Letters of recommendation – critical to young scientists’ chances of being hired for postdoctoral research positions – may be disadvantaging women from the very start of their careers, and the professors writing those letters may not realize it, a new study suggests.
The study, published this week in the journal Nature Geoscience, analyzed the tone of recommendation letters submitted by individuals from over 500 institutions worldwide in support of applicants to a highly competitive postdoctoral research fellowship in the geosciences at a top-tier U.S. research university. The authors of the study found that women were only about half as likely as men to receive letters written in ways that portrayed them as excellent candidates rather than merely good candidates. It didn’t matter if the letter writer was a woman or a man, or from the Americas, Africa, Europe, or Asia; the results were universal.

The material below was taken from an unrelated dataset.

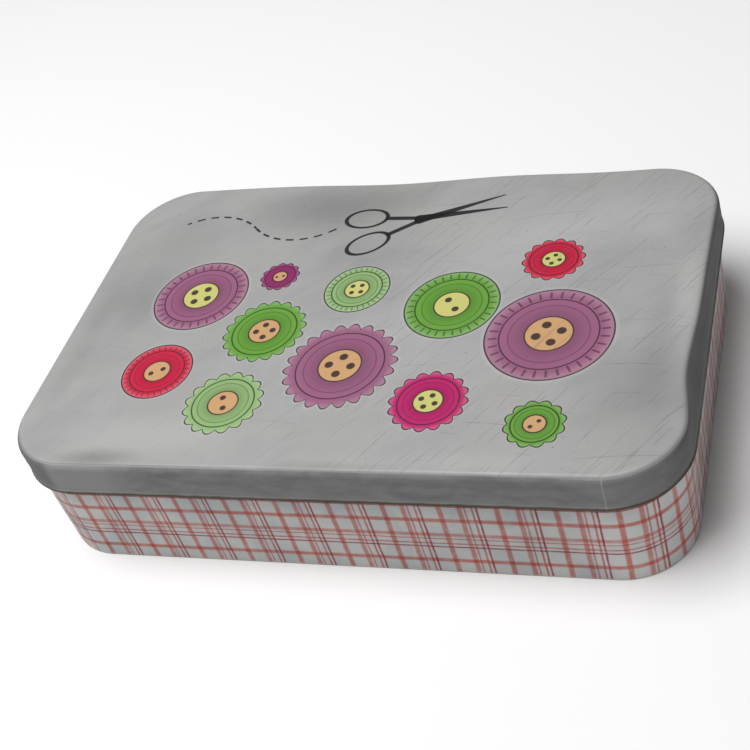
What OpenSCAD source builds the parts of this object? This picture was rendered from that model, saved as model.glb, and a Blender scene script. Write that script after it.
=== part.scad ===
// Sewing tin: a flat oblong tin with rounded corners and a slip lid.
// Three pieces of tinplate: a pressed lid with a rolled hem, a wall band closed by a lock seam
// and rolled at its rim, and a base panel folded into the lower edge of the band.
// The origin is at the middle of the underside, +X runs along the length and +Z points up.

/* [Overall] */
// Length over the hem of the lid
lid_l = 200; // [150:1:280]
// Width over the hem of the lid
lid_w = 130; // [90:1:200]
// Height of the closed tin
tin_h = 42.5; // [32:0.5:90]
// Radius of the corners, seen from above, over the hem of the lid
corner_r = 22; // [18:0.5:36]
// Thickness of the tinplate
sheet_t = 0.3; // [0.25:0.05:0.4]

/* [Lid] */
// Depth of the lid, from its top to the lower edge of its hem
skirt_h = 12; // [8:0.5:20]
// Outer radius of the shoulder between the flat top and the skirt
shoulder_r = 2; // [1.2:0.1:3]
// Diameter of the rolled hem
hem_d = 1.6; // [1.5:0.1:2.4]
// How far the rolled hem stands proud of the skirt
hem_proud = 0.4; // [0.3:0.05:0.5]

/* [Fit of the lid] */
// Gap between the hem and the wall, all round
slip_gap = 0.25; // [0.15:0.05:0.6]
// Gap between the underside of the lid and the rim that it comes down on
seat_gap = 0.3; // [0.3:0.05:0.6]

/* [Wall] */
// Diameter of the rolled rim at the top of the wall
rim_d = 1.6; // [1.4:0.1:2.2]
// Width of the lock seam that joins the ends of the band, at the back
lock_w = 4; // [3:0.5:6]
// Depth of the line that the lock seam leaves outside
lock_line_d = 0.1; // [0.05:0.05:0.15]
// Width of that line
lock_line_w = 0.4; // [0.2:0.1:0.8]

/* [Base] */
// Height of the folded leg that the base panel hooks over
leg_h = 1.8; // [1.4:0.1:3]
// Gap between the layers of the folded seam
fold_gap = 0.1; // [0.05:0.05:0.15]
// Outer radius of the bends in the folded seam
bend_r = 0.35; // [0.31:0.02:0.45]
// Height of the base panel above the surface that the tin stands on
base_rise = 0.8; // [0.5:0.1:1.2]
// Distance from the folded seam to the middle of the stiffening bead
bead_inset = 7; // [5:0.5:9]
// Width of the stiffening bead pressed into the base panel
bead_w = 3; // [2:0.5:4]
// Height of the stiffening bead
bead_h = 0.6; // [0.4:0.1:0.8]

/* [Hidden] */
$fn = 96;
// Facets on a bend or a roll of the sheet, which is small
roll_fn = 32;
// Angles, from outwards and counter-clockwise, where the raw edge of each roll stops
hem_edge_from = 112;
hem_edge_to = 140;
rim_edge_from = 290;
rim_edge_to = 335;

// The wall stands inside the hem by the roll and the gap
wall_inset = hem_d + slip_gap;
wall_l = lid_l - 2 * wall_inset;
wall_w = lid_w - 2 * wall_inset;
wall_r = corner_r - wall_inset;
wall_h = tin_h - sheet_t - seat_gap;

// Depths of the layers of the folded seam, measured inwards from the outside of the wall
hook_x = sheet_t + fold_gap;
leg_x = hook_x + sheet_t + fold_gap;
sink_x = leg_x + sheet_t + fold_gap;
hook_top = leg_h + fold_gap + sheet_t;
hook_bottom = sheet_t + fold_gap;
bead_x = sink_x + sheet_t + bead_inset;
// The arc through the two edges and the crown of the stiffening bead
bead_r = (bead_w * bead_w / 4 + bead_h * bead_h) / (2 * bead_h);

// A flat shape with the outline of the tin, in by the given distance from l, w and r
module plan(l, w, r, inset = 0) {
    offset_l = l - 2 * inset;
    offset_w = w - 2 * inset;
    offset_r = r - inset;
    square([offset_l - 2 * offset_r, offset_w], center = true);
    square([offset_l, offset_w - 2 * offset_r], center = true);
    for (x = [-1, 1], y = [-1, 1])
        translate([x * (offset_l / 2 - offset_r), y * (offset_w / 2 - offset_r)])
            circle(r = offset_r);
}

// Runs a section of the sheet right round the outline. In the section, x is zero at the outline
// and negative inside it, and y is the height.
module around(l, w, r) {
    for (turn = [0:3]) {
        run = turn % 2 == 0 ? l - 2 * r : w - 2 * r;
        out = turn % 2 == 0 ? w / 2 : l / 2;
        rotate([0, 0, 90 * turn])
            translate([run / 2, -out, 0])
                rotate([90, 0, -90])
                    linear_extrude(run)
                        children();
        rotate([0, 0, 90 * turn])
            translate([run / 2, -out + r, 0])
                rotate([0, 0, -90])
                    rotate_extrude(angle = 90)
                        translate([r, 0])
                            children();
    }
}

// A straight run of sheet in a section, between two corners
module run(x0, y0, x1, y1) {
    translate([x0, y0])
        square([x1 - x0, y1 - y0]);
}

// A quarter bend of sheet in a section. The centre of the bend is at x, y, its outer radius is
// bend_radius, and it fills the quarter that starts at the angle from.
module bend(x, y, bend_radius, from) {
    translate([x, y])
        rotate(from)
            intersection() {
                difference() {
                    circle(r = bend_radius, $fn = roll_fn);
                    circle(r = bend_radius - sheet_t, $fn = roll_fn);
                }
                square(bend_radius);
            }
}

// A roll of sheet of diameter d in a section, open between the two angles where its raw edge is
module roll(d, edge_from, edge_to) {
    difference() {
        circle(d = d, $fn = roll_fn);
        circle(d = d - 2 * sheet_t, $fn = roll_fn);
        polygon([
            [0, 0],
            d * [cos(edge_from), sin(edge_from)],
            d * [cos(edge_to), sin(edge_to)]
        ]);
    }
}

// The space under a shoulder of the given radius in a section, down to the height foot
module under_shoulder(bend_radius, foot) {
    shoulder_x = -hem_proud - shoulder_r;
    shoulder_y = tin_h - shoulder_r;
    translate([shoulder_x, shoulder_y])
        circle(r = bend_radius, $fn = roll_fn);
    translate([shoulder_x, foot])
        square([bend_radius, shoulder_y - foot]);
}

// The sheet of the lid's edge: the shoulder, the skirt and the rolled hem
module lid_section() {
    hem_y = tin_h - skirt_h + hem_d / 2;
    // The skirt ends inside the sheet of the roll
    skirt_rise = sqrt(pow(hem_d / 2, 2) - pow(hem_d / 2 - hem_proud, 2)) - sheet_t / 3;
    difference() {
        under_shoulder(shoulder_r, hem_y + skirt_rise);
        under_shoulder(shoulder_r - sheet_t, hem_y);
        translate([-hem_proud - 3 * shoulder_r, hem_y])
            square([2 * shoulder_r, skirt_h + shoulder_r]);
    }
    translate([-hem_d / 2, hem_y])
        roll(hem_d, hem_edge_from, hem_edge_to);
}

module lid() {
    color("#a4a5a5") {
        around(lid_l, lid_w, corner_r)
            lid_section();
        translate([0, 0, tin_h - sheet_t])
            linear_extrude(sheet_t)
                plan(lid_l, lid_w, corner_r, hem_proud + shoulder_r);
    }
}

// The sheet of the wall: the fold that takes the base, the wall and the rolled rim
module wall_section() {
    fold_w = leg_x + sheet_t;
    bend(-bend_r, bend_r, bend_r, 270);
    bend(-fold_w + bend_r, bend_r, bend_r, 180);
    run(-fold_w + bend_r, 0, -bend_r, sheet_t);
    run(-fold_w, bend_r, -leg_x, leg_h);
    run(-sheet_t, bend_r, 0, wall_h - rim_d / 2);
    translate([-rim_d / 2, wall_h - rim_d / 2])
        roll(rim_d, rim_edge_from, rim_edge_to);
}

// The folded layers of the lock seam, on the inside of the back wall
module lock_seam() {
    lock_layers = 2;
    lock_bottom = hook_top + fold_gap;
    lock_top = wall_h - rim_d - fold_gap;
    translate([-lock_w / 2, wall_w / 2 - (1 + lock_layers) * sheet_t, lock_bottom])
        cube([lock_w, lock_layers * sheet_t, lock_top - lock_bottom]);
}

module body_wall() {
    color("#d2c6c4")
        difference() {
            union() {
                around(wall_l, wall_w, wall_r)
                    wall_section();
                lock_seam();
            }
            // The line where the two ends of the band meet, outside
            translate([lock_w / 2 - lock_line_w / 2, wall_w / 2 - lock_line_d, bend_r])
                cube([lock_line_w, 2 * lock_line_d, wall_h - rim_d / 2 - bend_r]);
        }
}

// The sheet of the base panel's edge: the hook over the folded leg, the wall of the recess and
// the stiffening bead
module base_section() {
    hook_out = -hook_x;
    sink_in = -sink_x - sheet_t;
    run(hook_out - sheet_t, hook_bottom, hook_out, hook_top - bend_r);
    bend(hook_out - bend_r, hook_top - bend_r, bend_r, 0);
    run(sink_in + bend_r, hook_top - sheet_t, hook_out - bend_r, hook_top);
    bend(sink_in + bend_r, hook_top - bend_r, bend_r, 90);
    run(sink_in, base_rise, sink_in + sheet_t, hook_top - bend_r);
    run(-bead_x + bead_w / 2, base_rise, sink_in, base_rise + sheet_t);
    bead_arch();
    run(-bead_x - bead_w, base_rise, -bead_x - bead_w / 2, base_rise + sheet_t);
}

// The arch of the stiffening bead in a section
module bead_arch() {
    intersection() {
        translate([-bead_x, base_rise + bead_h - bead_r])
            difference() {
                circle(r = bead_r + sheet_t);
                circle(r = bead_r);
            }
        translate([-bead_x - bead_w, base_rise])
            square([2 * bead_w, bead_w]);
    }
}

module base_panel() {
    color("#b4b5b3") {
        around(wall_l, wall_w, wall_r)
            base_section();
        translate([0, 0, base_rise])
            linear_extrude(sheet_t)
                plan(wall_l, wall_w, wall_r, bead_x + bead_w);
    }
}

lid();
body_wall();
base_panel();
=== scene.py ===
import math

import bmesh
import bpy
import numpy as np
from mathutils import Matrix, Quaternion, Vector


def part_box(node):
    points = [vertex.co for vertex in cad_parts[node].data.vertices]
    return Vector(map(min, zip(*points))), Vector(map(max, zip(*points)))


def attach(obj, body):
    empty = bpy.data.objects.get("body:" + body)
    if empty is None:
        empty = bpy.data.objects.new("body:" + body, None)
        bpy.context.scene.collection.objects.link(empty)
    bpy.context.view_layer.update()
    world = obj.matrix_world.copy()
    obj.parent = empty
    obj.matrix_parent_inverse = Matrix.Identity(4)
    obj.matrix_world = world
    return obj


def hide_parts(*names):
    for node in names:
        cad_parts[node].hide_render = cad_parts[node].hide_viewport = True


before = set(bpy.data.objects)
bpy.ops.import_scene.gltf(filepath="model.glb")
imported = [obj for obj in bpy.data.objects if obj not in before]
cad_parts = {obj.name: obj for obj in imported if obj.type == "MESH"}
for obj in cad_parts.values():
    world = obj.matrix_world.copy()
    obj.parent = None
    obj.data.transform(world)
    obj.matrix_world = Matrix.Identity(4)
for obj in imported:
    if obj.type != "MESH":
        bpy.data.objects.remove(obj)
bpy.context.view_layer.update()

mm = 0.001

# Camera.
# The tin is seen from above its front right corner, through a lens a little longer than normal.
# The camera is rolled, so that the tin climbs to the right in the frame.
look_at = Vector((-12.37, 14.54, 0)) * mm
camera_azimuth = 0.5013
camera_elevation = 0.72
camera_distance = 438.3 * mm
camera_roll = -0.3505

towards_camera = Vector((
    math.sin(camera_azimuth) * math.cos(camera_elevation),
    -math.cos(camera_azimuth) * math.cos(camera_elevation),
    math.sin(camera_elevation),
))
camera = bpy.data.objects.new("camera", bpy.data.cameras.new("camera"))
camera.data.lens = 63.9
camera.data.sensor_width = 36
camera.data.clip_start = 0.01
camera.location = look_at + towards_camera * camera_distance
camera.rotation_mode = "QUATERNION"
camera.rotation_quaternion = (
    (-towards_camera).to_track_quat("-Z", "Y") @ Quaternion((0, 0, 1), camera_roll)
)
bpy.context.scene.collection.objects.link(camera)
bpy.context.scene.camera = camera

# Floor and light.
# A plain pale floor under one wide softbox. It hangs overhead, a little to the front and to the
# left, so that the right end of the tin is darker than its front.
bpy.context.scene.view_settings.view_transform = "Standard"
floor_half = 3.0
floor_colour = (0.86, 0.86, 0.86, 1)
room_colour = (1, 1, 1, 1)
room_strength = 0.17
softbox_size = 0.9
softbox_at = Vector((-0.35, -0.2, 1.15))
softbox_power = 18.1


def place(name, mesh):
    """A new object with that mesh, at the origin."""
    made = bpy.data.objects.new(name, mesh)
    bpy.context.scene.collection.objects.link(made)
    return made


def finish_of(name):
    """A new material, with its node tree and its Principled shader."""
    made = bpy.data.materials.new(name)
    made.use_nodes = True
    return made, made.node_tree, made.node_tree.nodes["Principled BSDF"]


floor_mesh = bpy.data.meshes.new("floor")
floor_mesh.from_pydata(
    [(x * floor_half, y * floor_half, 0) for x, y in ((-1, -1), (1, -1), (1, 1), (-1, 1))],
    [], [(0, 1, 2, 3)],
)
floor = place("floor", floor_mesh)
floor_finish, _, floor_shader = finish_of("pale floor")
floor_shader.inputs["Base Color"].default_value = floor_colour
floor_shader.inputs["Roughness"].default_value = 0.9
floor_mesh.materials.append(floor_finish)

room = bpy.data.worlds.new("room")
room.use_nodes = True
room.node_tree.nodes["Background"].inputs["Color"].default_value = room_colour
room.node_tree.nodes["Background"].inputs["Strength"].default_value = room_strength
bpy.context.scene.world = room

lamp = bpy.data.lights.new("softbox overhead", "AREA")
lamp.size = softbox_size
lamp.energy = softbox_power
softbox = place("softbox overhead", lamp)
softbox.location = softbox_at
softbox.rotation_mode = "QUATERNION"
softbox.rotation_quaternion = (-softbox_at).to_track_quat("-Z", "Y")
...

The problem may be subconscious, and it reveals a large-scale, global trend that universities and geoscience groups such as the American Geophysical Union can start to address, the authors say.
“To be clear, we are not assigning blame or accusing anyone of being consciously sexist. We are all shaped by our biases; implicit biases surface in certain ways, and this may be one of them” said lead author Kuheli Dutt, Assistant Director for Academic Affairs and Diversity at Columbia University’s Lamont-Doherty Earth Observatory.
“The key thing here is to use these results to start meaningful dialogues on implicit bias,” Dutt said.
Implicit biases develop subconsciously from the beliefs and stereotypes that we hear and experience throughout our lives, and they can affect how we perceive others. Previous studies in other fields have found, for example, that women are more likely to be described in collective terms, such as “nurturing,” “diligent,” or “a team player,” while men are more likely to be described as “confident” or “dynamic.” For a field that is looking for leaders, these adjectives can make the difference in how a candidate is perceived, Dutt said.
Joan Williams, Director of the Center for WorkLife Law and a law professor at the University of California-Hastings School of Law who was not involved in the study, said: “This paper takes a crucial next step in pinpointing the processes through which implicit bias depletes the number of women in STEM fields.”
The new study is the largest international assessment to date of the tone of letters of recommendation for women compared with men in a STEM (science, technology, engineering, and mathematics) field, and the first in the geosciences.
Dutt and her co-authors from Columbia’s Teachers College analyzed 1,224 recommendation letters from 54 countries. They looked at the overall tone of the letter, guided by comments that would separate an applicant from being perceived as excellent rather than just good. Phrases such as “scientific leader,” “brilliant scientist,” “role model,” and “trailblazer” could boost a candidate into the “excellent” category. Phrases such as “highly intelligent,” “very productive,” and “very knowledgeable,” in the absence of additional information, tend to fall instead under “good.”
Of the 1,224 letters analyzed, 21 percent were in the “excellent” category. By gender, 15 percent of the 362 letters for female applicants put them in the “excellent” category, compared with 24 percent of the 862 letters for male applicants. The letters were submitted between 2007 and 2012, and the names of the applicants and recommenders were removed while the letters were categorized for overall tone. The analysis did not include other applicant qualifications.
The authors of the study found that Americans tended to write much longer letters, but length didn’t correlate with the applicant’s gender. They also found that the recommender’s gender and region made little difference in the tone. The difference was in the gender of the applicant.
“Sometimes when people hear results like this, they might think, ‘well, it doesn’t happen in my institution,’ or ‘it doesn’t happen in my department.’ This study shows that it happens across the world. More than 1,100 individuals in 54 countries, and the results are remarkably consistent,” Dutt said.
“These results are consistent with widespread implicit bias. You want to have the best available talent pool in the geosciences, and if you consistently hold certain biases against a certain section of the available pool, you’re not going to get the best talent,” Dutt said.
Dutt encourages postdoctoral researchers to be mindful of these differences in letter tone and wherever possible, talk with their recommenders about the letters. She also encourages institutions to take ownership of the challenge and hold workshops and discussions to help faculty and staff become more aware of the possibility of implicit bias and think carefully about how they write recommendations letters.
Co-authors of the study are Danielle Pfaff, Ariel Bernstein, Joseph Dillard, and Caryn Block of Columbia Teachers College.